= Proposition 48 (NCAA) =

US regulation about high school grades and standardized test scores for athletes

Proposition 48 is an NCAA regulation that stipulates minimum high school grades and standardized test scores that student-athletes must meet in order to participate in college athletic competition.

The NCAA enacted Proposition 48 in 1986.

As of 2010, the regulation is as follows:
Before a high school student can be eligible to play Division I sports, he or she must meet academic requirements in high school. Those standards include:

- The successful completion of 16 core courses.
- A sliding-scale combination of grades in high school core courses and standardized-test scores.

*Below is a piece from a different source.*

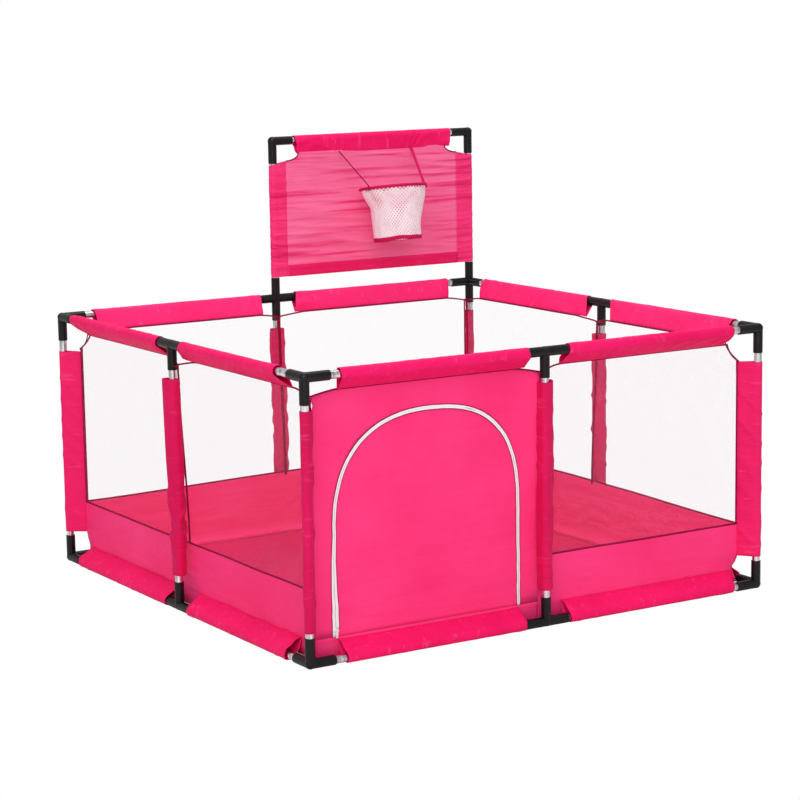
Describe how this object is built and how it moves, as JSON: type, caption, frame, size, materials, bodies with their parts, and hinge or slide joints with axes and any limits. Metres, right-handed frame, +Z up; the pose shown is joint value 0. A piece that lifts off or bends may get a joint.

For example, if a student-athlete earns a 3.0 grade-point average in core courses, that individual must score at least 620 on the SAT or a sumscore of 52 on the ACT. As the GPA increases, the required test score decreases, and vice versa.

==New regulations==
Beginning August 1, 2016, NCAA Division I will require 10 core courses to be completed prior to the seventh semester (seven of the 10 must be a combination of English, math or natural or physical science that meet the distribution requirements). These 10 courses become "locked in" at the start of the seventh semester and cannot be retaken for grade improvement.

Beginning August 1, 2016, Division I college-bound student-athlete may still receive athletics aid and the ability to practice with the team for failing to meet the 10 course requirement, but would not be able to compete.